The book begins with a discussion of the earliest commemorative efforts in these two regions, which began before the guns fell silent in May 1945. Edwards is clearly more comfortable in the East Anglian setting, which he fills with fascinating characters like the Reverend William Harper-Mitchell, whose efforts resulted in the installation of a stained-glass tribute to fallen American flyers in a Norfolk village church in 1944. In Normandy, on the other hand, villages participated in commemorative events in part to highlight their role in the emerging national narrative of Gaullist liberation.
But the central player in the first half of Edwards’s story is the American Battle Monuments Commission (ABMC), a quasi-governmental organization tasked with managing cemeteries and memorials across America’s battlefields. The struggles of the ABMC to take control of commemorative activity, in large part haunted by the chaotic memorial landscape of Civil War battlefields, dominates the story for twenty-five years.
Edwards carefully avoids any suggestion that Americans were in a position to dictate commemorative culture, but he does emphasize the powerful symbolic importance of events like the dedication of ABMC-managed cemeteries in Britain and France in 1956, the same year at the Suez crisis. Vietnam and the collapse of American strategic and moral primacy in the late 1960s marks the transition phase in this study. Edwards points to the ABMC’s failure during this period to build a planned monument on Utah Beach as emblematic of the changing domestic and international context of memorialization, though he stresses that Norman communities were still generally very supportive of commemorative activities.
The turning of the tide, and the beginning of what he terms the “Americanisation of D-Day” (238), came with Ronald Reagan’s famous 1984 “Boys of the Pointe du Hoc” speech, an address intended to simultaneously overlay the retrospective moral clarity and national unity of 1944–45 atop American failure in Southeast Asia while reiterating American commitment to Europe at a moment of Cold War uncertainty. The speech reenergized the activities of the ABMC and set the stage for the rise of the powerful “greatest generation” narrative of the 1990s. The impact of this change extends well into the present century. Edwards hints, but does not explicitly say, that the television series Band of Brothers premiered in the United States on September 9, 2001 and was viewed in the aftermath of the subsequent terrorist attacks.
This is a very well-crafted and finely-researched book. Edwards avoids simplistic explanations and traces patterns of communication and contestation across continents and decades. This is international history of the best kind, judiciously argued and attentive to the internal dynamics of national states, regions, and organizations.
That said, I find the second half of the book considerably more compelling than the first.
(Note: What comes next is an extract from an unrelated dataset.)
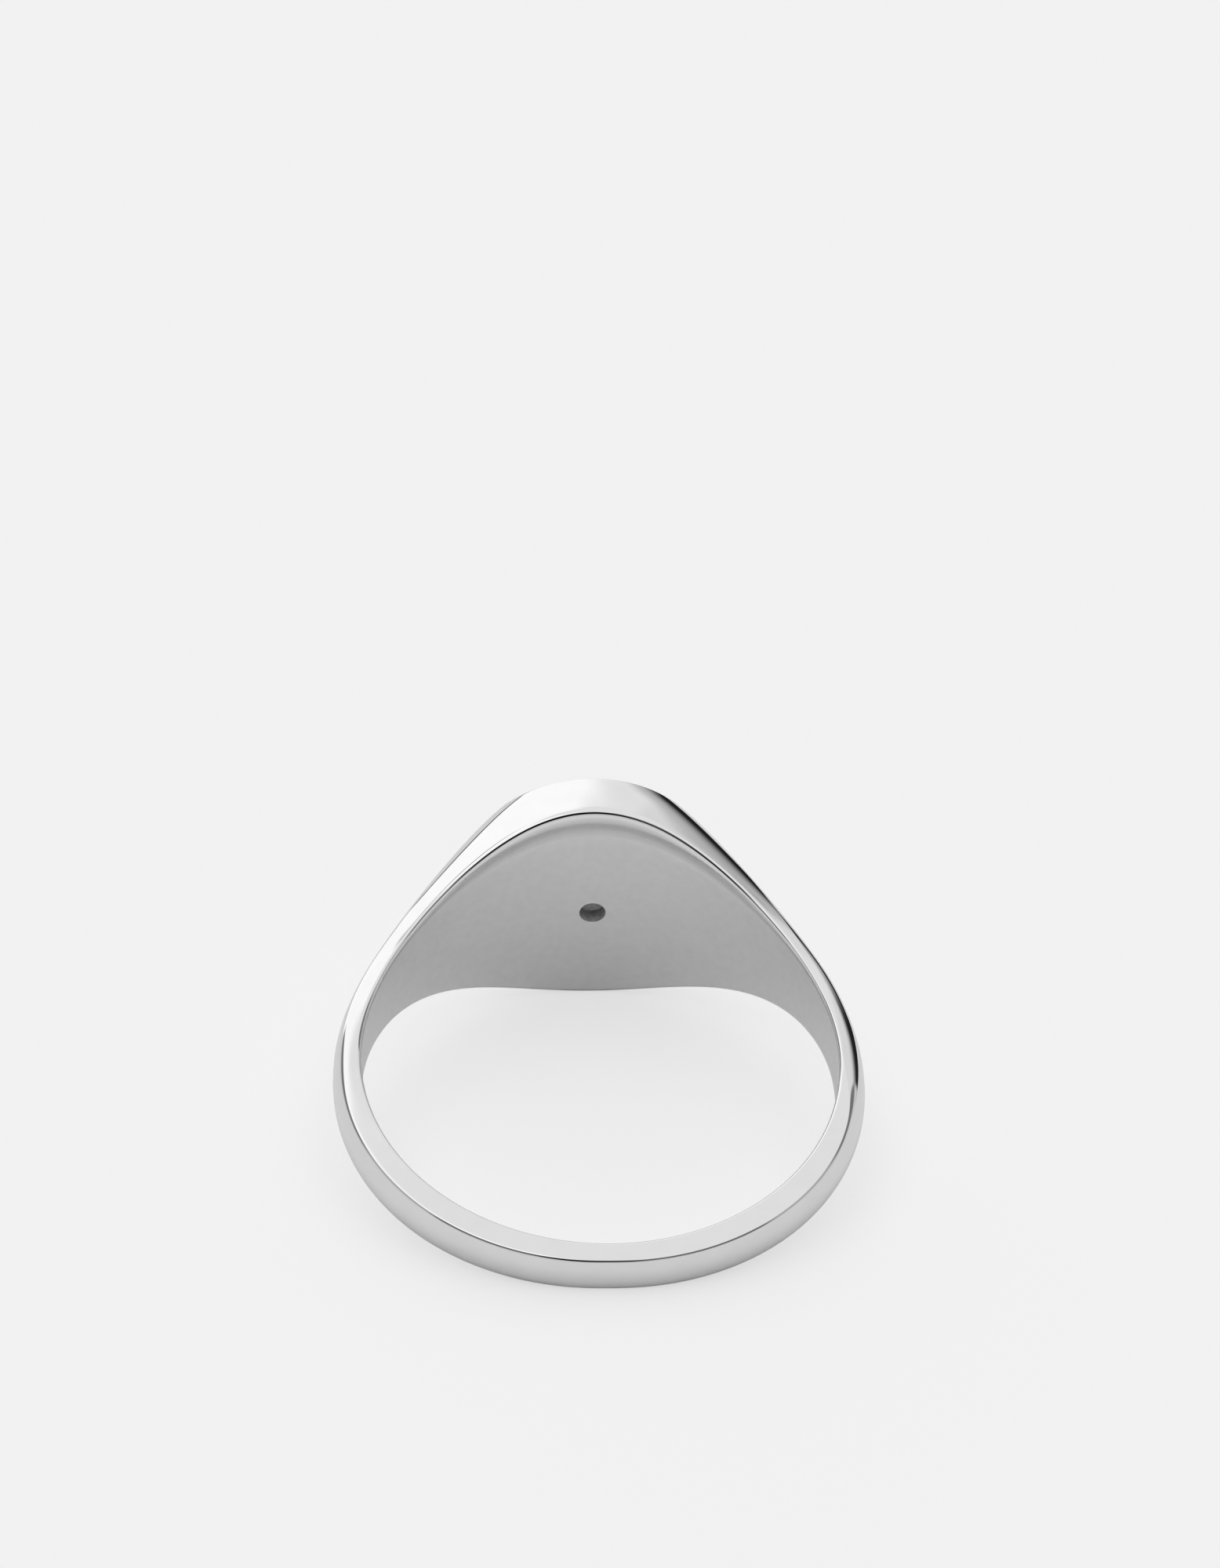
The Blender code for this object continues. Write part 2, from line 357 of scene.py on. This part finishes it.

Primarily, this is because I am uncertain about his construction of “military memory.” The ABMC’s leadership, whom Edwards generally describes as “military elites,” were, of course, retired military elites. They had the backing of the American government, but their ability to operate in Europe was far different from the much larger and contemporaneous project of building and expanding a network of American bases and facilities across Western Europe in preparation for a war that did not, in the end, happen. I agree that we need to examine the creation of American-linked commemorative sites in Europe, but they were only one small part of a vast and highly visible Americanization of European landscapes in the early Cold War.
Finally, while Edwards is not responsible for events that took place after the completion of his book, I would suggest that alternative narratives to the “Americanized” D-Day were very much on display during the seventieth anniversary commemorations in 2014. The VIP-studded, hours-long ceremony on Sword Beach near Ouistreham featured a reenactment of the European war through dance and an emotional embrace between an elderly French veteran and his former German adversary. It closed with a tribute to the European Union set to the tune of “Ode to Joy.” It was, in short, an attempt to claim the Normandy landings as a victory for Europe and a foundational moment in the history of the European project, an idea with its origins in the hope that the continent would never return to the dark days of dictatorship and war.